Just Dance has a roster of dancers primarily found through periodic open-call auditions. Manas and her team consider the style of dance and the personality and look of the “coach” when deciding who to tap. Across the board, the dancers have to be not just good, clean technicians but also excellent at emoting, projecting energy, and conveying a story in a three-minute routine. Most important to the rehearsal process: “We need the dancer to have a really good memory, because we change the steps, the energy, the eye contact, all the time,” Manas says. They have, at most, four three-hour rehearsals in which to master the choreography as it’s being workshopped to accommodate notes from other departments.

What’s New in 2024

One new feature that will be beta-tested this winter is camera scoring, which will allow players to set up their smartphone to track them as they perform the routines from 15 tracks and score them based on their full body movement, rather than tracking just the remote in their right hand. (This gets at an early criticism of Just Dance: Couldn’t you just sit on the couch and wave your right arm around, rather than attempting the choreography?) The grading for this mode is based on an artificial-intelligence model trained on team members performing the choreography.

Another first for the 2024 edition: Collaborating with Baroque-dance expert Pierre-François Dollé for a new map set at the Palace of Versailles. Brought about thanks to the Cultural Olympiad program ahead of the Paris 2024 Olympic Games, “A Night in the Château de Versailles” celebrates a location that looms large not just in the popular imagination (Marie Antoinette, anyone?) but also in the history of Western classical dance. (Remember Louis XIV and Ballet de la Nuit from dance history class?) When Manas interviewed Dollé at the start of the collaboration, she was surprised to learn that Baroque dances like the minuet were not unlike the Macarena or Cupid Shuffle of their time, albeit for courtiers: “It was a really fun and sharing space, like: ‘I’ve heard this song, I know this choreography, let’s go!’ ”

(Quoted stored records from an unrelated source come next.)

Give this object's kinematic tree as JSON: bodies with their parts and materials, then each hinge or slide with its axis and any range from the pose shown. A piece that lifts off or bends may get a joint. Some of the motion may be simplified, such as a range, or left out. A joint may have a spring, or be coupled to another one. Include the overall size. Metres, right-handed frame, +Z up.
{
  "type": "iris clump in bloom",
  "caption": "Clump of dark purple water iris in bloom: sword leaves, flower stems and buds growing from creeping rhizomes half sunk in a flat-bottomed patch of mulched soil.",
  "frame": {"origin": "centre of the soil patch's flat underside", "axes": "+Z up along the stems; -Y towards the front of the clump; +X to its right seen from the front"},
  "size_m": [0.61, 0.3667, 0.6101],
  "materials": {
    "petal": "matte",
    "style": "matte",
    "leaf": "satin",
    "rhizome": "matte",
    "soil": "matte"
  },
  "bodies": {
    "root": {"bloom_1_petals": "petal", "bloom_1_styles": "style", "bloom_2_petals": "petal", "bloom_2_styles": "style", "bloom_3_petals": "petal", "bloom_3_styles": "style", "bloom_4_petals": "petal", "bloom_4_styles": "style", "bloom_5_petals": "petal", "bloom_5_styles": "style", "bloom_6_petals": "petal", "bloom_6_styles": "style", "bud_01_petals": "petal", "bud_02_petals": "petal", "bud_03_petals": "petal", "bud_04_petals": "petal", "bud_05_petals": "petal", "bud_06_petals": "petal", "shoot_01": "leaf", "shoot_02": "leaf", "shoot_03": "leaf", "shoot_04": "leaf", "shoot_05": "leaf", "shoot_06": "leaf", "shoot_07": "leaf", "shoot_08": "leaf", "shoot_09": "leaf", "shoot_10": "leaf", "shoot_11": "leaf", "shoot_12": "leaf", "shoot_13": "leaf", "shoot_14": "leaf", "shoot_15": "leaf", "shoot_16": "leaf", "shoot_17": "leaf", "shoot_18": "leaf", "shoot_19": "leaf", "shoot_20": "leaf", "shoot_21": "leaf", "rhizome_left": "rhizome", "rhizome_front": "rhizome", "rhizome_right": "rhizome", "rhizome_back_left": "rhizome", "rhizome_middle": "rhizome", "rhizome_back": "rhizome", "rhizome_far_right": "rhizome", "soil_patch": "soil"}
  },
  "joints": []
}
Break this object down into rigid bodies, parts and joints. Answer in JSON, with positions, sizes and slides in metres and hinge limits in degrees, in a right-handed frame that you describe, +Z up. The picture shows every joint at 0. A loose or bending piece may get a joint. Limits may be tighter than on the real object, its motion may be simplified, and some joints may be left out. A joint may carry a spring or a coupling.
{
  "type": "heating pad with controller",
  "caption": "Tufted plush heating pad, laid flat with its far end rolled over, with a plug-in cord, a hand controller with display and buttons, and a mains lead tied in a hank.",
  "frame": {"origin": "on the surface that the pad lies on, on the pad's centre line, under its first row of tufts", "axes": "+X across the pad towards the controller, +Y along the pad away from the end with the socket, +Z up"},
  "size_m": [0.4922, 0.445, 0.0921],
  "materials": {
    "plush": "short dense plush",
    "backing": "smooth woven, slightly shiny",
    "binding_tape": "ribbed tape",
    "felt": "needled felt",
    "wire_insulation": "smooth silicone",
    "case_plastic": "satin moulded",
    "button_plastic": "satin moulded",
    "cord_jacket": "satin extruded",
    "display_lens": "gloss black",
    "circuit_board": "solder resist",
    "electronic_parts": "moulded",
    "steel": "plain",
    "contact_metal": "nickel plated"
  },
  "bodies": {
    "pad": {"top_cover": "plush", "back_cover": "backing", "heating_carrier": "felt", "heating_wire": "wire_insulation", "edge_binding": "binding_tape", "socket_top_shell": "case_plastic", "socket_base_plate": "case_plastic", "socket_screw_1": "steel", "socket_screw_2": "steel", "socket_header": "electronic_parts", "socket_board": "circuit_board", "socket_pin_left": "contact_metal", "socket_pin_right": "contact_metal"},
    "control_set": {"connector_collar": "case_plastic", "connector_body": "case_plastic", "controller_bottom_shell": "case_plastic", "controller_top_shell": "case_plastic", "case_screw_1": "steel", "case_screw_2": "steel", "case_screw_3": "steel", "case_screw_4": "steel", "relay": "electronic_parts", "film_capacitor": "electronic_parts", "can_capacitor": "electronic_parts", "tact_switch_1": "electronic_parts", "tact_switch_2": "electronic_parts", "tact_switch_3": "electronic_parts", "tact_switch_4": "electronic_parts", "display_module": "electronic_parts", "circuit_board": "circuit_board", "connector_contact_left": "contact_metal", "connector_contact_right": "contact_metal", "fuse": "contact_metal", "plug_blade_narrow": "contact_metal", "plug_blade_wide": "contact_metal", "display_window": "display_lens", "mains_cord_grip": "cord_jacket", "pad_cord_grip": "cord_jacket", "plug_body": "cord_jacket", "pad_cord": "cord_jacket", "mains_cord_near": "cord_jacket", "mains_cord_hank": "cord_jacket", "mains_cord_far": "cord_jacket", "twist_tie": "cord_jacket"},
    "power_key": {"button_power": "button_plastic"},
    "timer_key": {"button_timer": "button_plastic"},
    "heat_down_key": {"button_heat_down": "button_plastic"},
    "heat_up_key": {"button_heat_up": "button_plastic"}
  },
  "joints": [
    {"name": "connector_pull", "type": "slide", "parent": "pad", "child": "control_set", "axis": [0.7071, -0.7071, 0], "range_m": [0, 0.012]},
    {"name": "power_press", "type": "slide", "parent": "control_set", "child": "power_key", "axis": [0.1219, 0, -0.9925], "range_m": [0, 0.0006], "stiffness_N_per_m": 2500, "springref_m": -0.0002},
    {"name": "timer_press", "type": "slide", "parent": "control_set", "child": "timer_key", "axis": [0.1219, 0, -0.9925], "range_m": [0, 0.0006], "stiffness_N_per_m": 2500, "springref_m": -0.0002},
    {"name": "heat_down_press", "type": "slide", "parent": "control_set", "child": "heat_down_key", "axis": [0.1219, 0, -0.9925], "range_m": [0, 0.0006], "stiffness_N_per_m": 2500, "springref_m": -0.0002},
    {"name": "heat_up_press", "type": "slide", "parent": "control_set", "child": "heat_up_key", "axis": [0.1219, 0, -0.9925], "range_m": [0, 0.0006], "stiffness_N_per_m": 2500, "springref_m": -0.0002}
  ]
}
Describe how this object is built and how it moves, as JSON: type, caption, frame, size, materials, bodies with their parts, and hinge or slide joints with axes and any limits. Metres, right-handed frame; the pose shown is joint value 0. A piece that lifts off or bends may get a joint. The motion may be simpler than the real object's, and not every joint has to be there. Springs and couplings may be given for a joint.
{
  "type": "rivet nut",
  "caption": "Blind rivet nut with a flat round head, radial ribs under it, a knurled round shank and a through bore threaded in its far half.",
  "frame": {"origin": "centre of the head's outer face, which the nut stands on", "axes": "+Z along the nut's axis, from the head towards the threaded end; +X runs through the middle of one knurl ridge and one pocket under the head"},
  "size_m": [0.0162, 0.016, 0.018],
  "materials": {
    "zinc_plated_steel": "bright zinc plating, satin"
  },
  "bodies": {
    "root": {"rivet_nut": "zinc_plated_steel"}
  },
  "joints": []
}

The final result, set to a remix integrating a pair of contemporaneous compositions, evolves from a fairly straightforward homage to paired Baroque dances into a syncopated, hip-hop–inspired riff on the genre as the onscreen coaches move through the grounds and halls of the opulent palace. And the new Versailles map is a tidy encapsulation of what Just Dance is all about: taking something that might seem elite and out of reach—a Baroque dance performed by aristocrats, or, more broadly, dance as an art form—and transforming it into a contemporary, accessible, fun experience.